*WHAT THE TASK REQUIRES*
Please restate, exactly as written, the lines running from the beginning of the material through the line that has "# ---------------------------- feet, bolts" in it.

*Rows from a 3D modeling dataset*
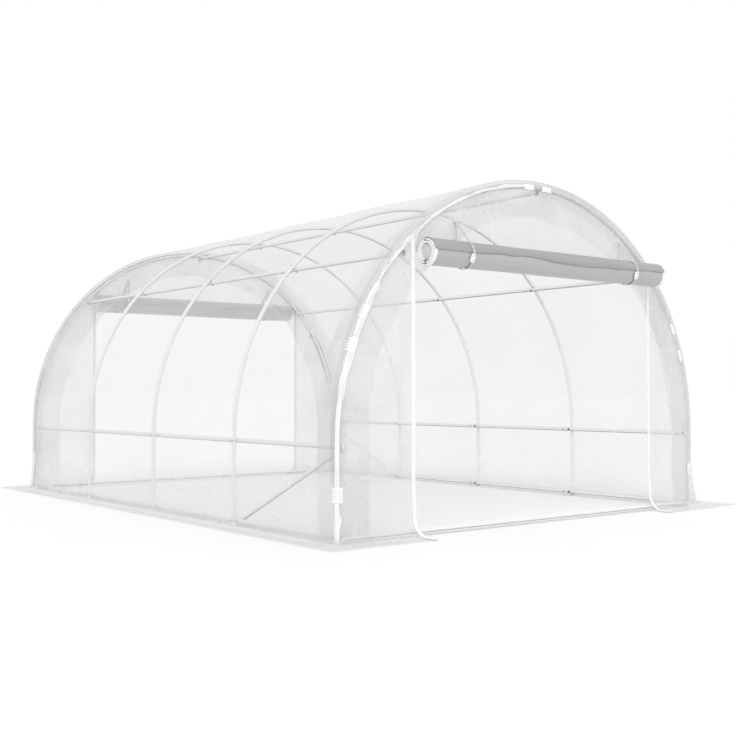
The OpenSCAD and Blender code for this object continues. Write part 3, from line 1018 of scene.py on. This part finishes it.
CLIP_L = 0.08
CLIP_BORE, CLIP_WALL, CLIP_LIP = 0.0163, 0.0034, 0.018
RIB = 0.0022
RIBS = 5.5
CLIP_PLACES = [0.248] + [LEG_H + math.radians(a) * ARCH_R for a in (20, 27.5)]
CLIP_PLACES.append(LEG_H + ARCH_R * math.pi / 2 - 0.075)


def quarter(radius, start, stop):
    """The inner points of a quarter round, from one angle to another."""
    turns = np.linspace(start, stop, 8)[1:-1]
    return [(radius * math.cos(b), radius * math.sin(b)) for b in turns]


def build_clips(end):
    """Ribbed plastic channels pressed over the film and the hoop."""
    parts = Parts()
    outward = np.array([0.0, end, 0.0])
    bore = [(CLIP_BORE, -CLIP_LIP), (CLIP_BORE, 0), *quarter(CLIP_BORE, 0, math.pi / 2)]
    bore += [(0, CLIP_BORE), (-CLIP_LIP, CLIP_BORE)]
    for side in (-1, 1):
        for s in CLIP_PLACES:
            sections = []
            for t in np.linspace(-0.5, 0.5, 41):
                rib = RIB * (1 if math.cos(2 * math.pi * RIBS * t) > 0.1 else 0)
                out = CLIP_BORE + CLIP_WALL + rib - 0.0012 * smooth(abs(t), 0.46, 0.5)
                point, normal = hoop_place(side, s + t * CLIP_L)
                point[1] = END_Y[end]
                curve = bore + [(-CLIP_LIP, out), (0, out), *quarter(out, math.pi / 2, 0)]
                curve += [(out, 0), (out, -CLIP_LIP)]
                sections.append([point + normal * n + outward * f for n, f in curve])
            parts.sweep(sections)
    parts.build(f"{END_NAME[end]}_clips", CLIP, "clip_plastic", [f"film_clips_{END_NAME[end]}"])


for end in (-1, 1):
    build_clips(end)

# ---------------------------- feet, bolts and plugs

# Outlines of turned pieces: (radius, distance along the axis)
FOOT = [(0.0165, 0.0), (0.0172, 0.0015), (0.0172, 0.004), (0.0150, 0.006)]
FOOT += [(0.0148, FOOT_H + 0.006), (0.0140, FOOT_H + 0.0075), (0.0126, FOOT_H + 0.008)]
HEAD = [(0.0062, -0.0006), (0.0062, 0.0002), (0.005, 0.0012), (0.002, 0.0018)]
WASHER = [(0.0085, 0.0008), (0.0085, -0.0012)]
NUT = [(0.0064, -0.001), (0.0064, -0.0055), (0.0052, -0.0062)]
BOLT_END = [(0.003, -0.005), (0.003, -0.0105), (0.0022, -0.0115)]
SCREW = [(0.0055, 0.001), (0.0055, -0.001), (0.0045, -0.0022), (0.002, -0.003)]
END_PLUG = [(TUBE_R + 0.0004, -0.003), (TUBE_R + 0.0004, -0.0002), (TUBE_R - 0.0012, 0.0008)]
END_PLUG += [(TUBE_R - 0.003, 0.0006), (0.004, 0.0012)]
SCREW_ALONG = 0.055  # from a hoop to the screw that joins two lengths of purlin

feet = Parts()
for y in HOOP_Y:
    for side in (-1, 1):
        feet.lathe(FOOT, (MID_X + side * ARCH_R, y, 0.0), (0, 0, 1), 32)
feet.build("leg_feet", PLASTIC, "plastic_feet", ["hoop_feet"])

bolts = Parts()
shoulder = math.asin((SHOULDER[2] - LEG_H) / INNER_R)
for y in HOOP_Y:
    places = [(0, RIDGE[2], 0, 1)]
    for side in (-1, 1):
        nx, nz = side * math.cos(shoulder), math.sin(shoulder)
        places.append((INNER_R * nx, LEG_H + INNER_R * nz, nx, nz))
        places += [(side * INNER_R, z, side, 0) for z in (SIDE_Z, BASE_Z)]
    for x, z, nx, nz in places:
        normal = np.array([nx, 0.0, nz])
        centre = np.array([MID_X + x, y, z])
        bolts.lathe(HEAD, centre + normal * (ARCH_R - INNER_R + TUBE_R), normal, 16)
        inner = centre - normal * TUBE_R
        for outline, sides in ((WASHER, 20), (NUT, 6), (BOLT_END, 12)):
            bolts.lathe(outline, inner, normal, sides)
        along = SCREW_ALONG if y < REAR_Y - 0.01 else -SCREW_ALONG
        bolts.lathe(SCREW, inner + [0, along, 0], normal, 14)
bolts.build("frame_bolts", STEEL, "frame_tube")

plugs, low_plugs = Parts(), Parts()
pairs = ((SHOULDER[0] - MID_X, SHOULDER[2]), (INNER_R, SIDE_Z), (INNER_R, BASE_Z))
for end, corner in zip((-1, 1), box("ridge_purlin")):
    for x, z in [(0, RIDGE[2])] + [(side * r, h) for side in (-1, 1) for r, h in pairs]:
        chosen = plugs if z > LEG_H + 0.3 else low_plugs
        chosen.lathe(END_PLUG, (MID_X + x, corner[1], z), (0, end, 0), 28)
plugs.build("tube_plugs", PLUG, "frame_tube")
low_plugs.build("rail_plugs", CLIP, "frame_tube")

# ---------------------------- the frame's own material

for name, obj in NODES.items():
    obj.data.materials.clear()
    obj.data.materials.append(TUBE)
    sharpen(obj, 40)

# ---------------------------- floor, light and camera


FLOOR_GREYS = (0.945, 0.955)
FLOOR_RADIUS = 300
BACKDROP = 1.0  # what the camera sees behind the object
AMBIENT = 0.76  # what lights it from all around


def floor_material():
    m = Nodes("pale_floor")
    color = m.mix(m.remap(m.noise(1.1, 3.0), 0.3, 0.7), *map(grey, FLOOR_GREYS))
    grain = m.bump(m.noise(40.0, 2.0), 0.0002, 0.3)
    return m.finish(m.shader(color, 0.85, grain, Specular_IOR_Level=0.1))


bpy.ops.mesh.primitive_circle_add(
    vertices=96, radius=FLOOR_RADIUS, fill_type="NGON", location=(0, 0, 0)
)
floor = bpy.context.object
floor.name = "floor"
floor.data.materials.append(floor_material())

world = bpy.data.worlds.new("studio")
bpy.context.scene.world = world
world.use_nodes = True
tree = world.node_tree
tree.nodes.clear()
output = tree.nodes.new("ShaderNodeOutputWorld")
mixer = tree.nodes.new("ShaderNodeMixShader")
path = tree.nodes.new("ShaderNodeLightPath")
tree.links.new(path.outputs["Is Camera Ray"], mixer.inputs[0])
for socket, value in ((1, AMBIENT), (2, BACKDROP)):
    light = tree.nodes.new("ShaderNodeBackground")
    light.inputs["Color"].default_value = grey(value)
    tree.links.new(light.outputs[0], mixer.inputs[socket])
tree.links.new(mixer.outputs[0], output.inputs["Surface"])


def add_sun(name, strength, direction, degrees):
    """A soft light from a direction, as wide as the given angle."""
    data = bpy.data.lights.new(name, "SUN")
    data.energy = strength
    data.angle = math.radians(degrees)
    obj = bpy.data.objects.new(name, data)
    bpy.context.scene.collection.objects.link(obj)
    x, y, z = direction
    obj.rotation_euler = (math.atan2(math.hypot(x, y), z), 0, math.atan2(y, x) + math.pi / 2)


add_sun("key", 1.3, (-0.6, -0.75, 0.8), 60)
add_sun("fill", 0.35, (0.8, 0.3, 0.6), 90)

# The photograph's viewpoint: its place, its turns in radians and its lens in mm
CAMERA_AT = (-4.775, -6.397, 0.768)
YAW, PITCH, ROLL_ANGLE = 0.669196, 0.022577, 0.0013557
LENS, SENSOR = 52.37, 36
camera_data = bpy.data.cameras.new("camera")
camera_data.lens = LENS
camera_data.sensor_width = SENSOR
camera_data.clip_end = 1000
camera = bpy.data.objects.new("camera", camera_data)
bpy.context.scene.collection.objects.link(camera)
camera.location = CAMERA_AT
camera.rotation_mode = "XYZ"
camera.rotation_euler = (math.pi / 2 + PITCH, ROLL_ANGLE, -YAW)
bpy.context.scene.camera = camera

scene = bpy.context.scene
scene.view_settings.view_transform = "Standard"
scene.view_settings.look = "None"
scene.cycles.transparent_max_bounces = 24  # layers of film that a ray can pass
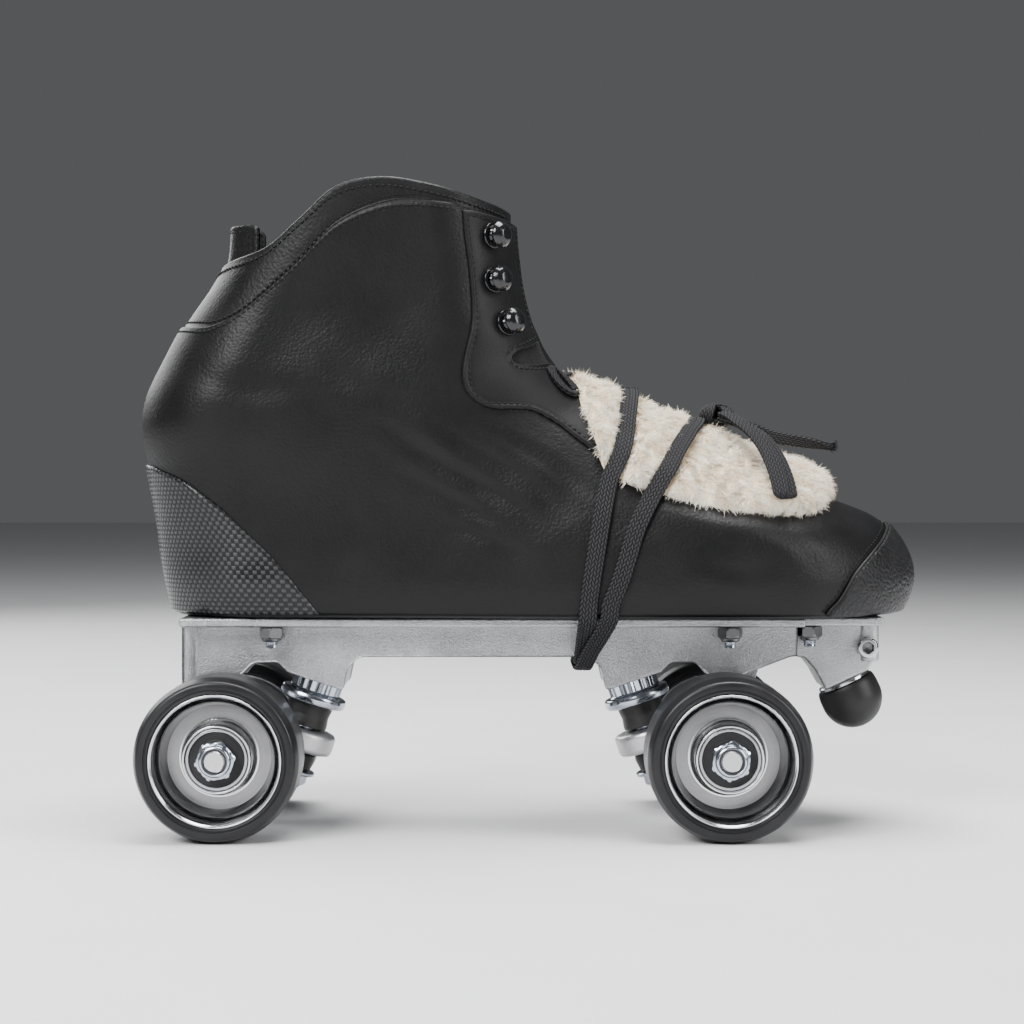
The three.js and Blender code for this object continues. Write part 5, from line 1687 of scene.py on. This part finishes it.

*CORRECT RESULT*
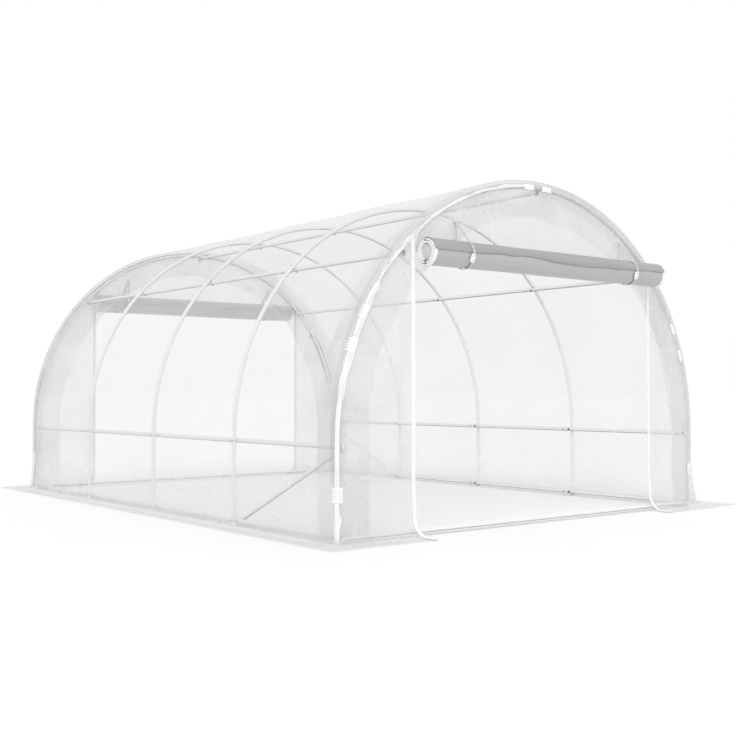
The OpenSCAD and Blender code for this object continues. Write part 3, from line 1018 of scene.py on. This part finishes it.
CLIP_L = 0.08
CLIP_BORE, CLIP_WALL, CLIP_LIP = 0.0163, 0.0034, 0.018
RIB = 0.0022
RIBS = 5.5
CLIP_PLACES = [0.248] + [LEG_H + math.radians(a) * ARCH_R for a in (20, 27.5)]
CLIP_PLACES.append(LEG_H + ARCH_R * math.pi / 2 - 0.075)


def quarter(radius, start, stop):
    """The inner points of a quarter round, from one angle to another."""
    turns = np.linspace(start, stop, 8)[1:-1]
    return [(radius * math.cos(b), radius * math.sin(b)) for b in turns]


def build_clips(end):
    """Ribbed plastic channels pressed over the film and the hoop."""
    parts = Parts()
    outward = np.array([0.0, end, 0.0])
    bore = [(CLIP_BORE, -CLIP_LIP), (CLIP_BORE, 0), *quarter(CLIP_BORE, 0, math.pi / 2)]
    bore += [(0, CLIP_BORE), (-CLIP_LIP, CLIP_BORE)]
    for side in (-1, 1):
        for s in CLIP_PLACES:
            sections = []
            for t in np.linspace(-0.5, 0.5, 41):
                rib = RIB * (1 if math.cos(2 * math.pi * RIBS * t) > 0.1 else 0)
                out = CLIP_BORE + CLIP_WALL + rib - 0.0012 * smooth(abs(t), 0.46, 0.5)
                point, normal = hoop_place(side, s + t * CLIP_L)
                point[1] = END_Y[end]
                curve = bore + [(-CLIP_LIP, out), (0, out), *quarter(out, math.pi / 2, 0)]
                curve += [(out, 0), (out, -CLIP_LIP)]
                sections.append([point + normal * n + outward * f for n, f in curve])
            parts.sweep(sections)
    parts.build(f"{END_NAME[end]}_clips", CLIP, "clip_plastic", [f"film_clips_{END_NAME[end]}"])


for end in (-1, 1):
    build_clips(end)

# ---------------------------- feet, bolts and plugs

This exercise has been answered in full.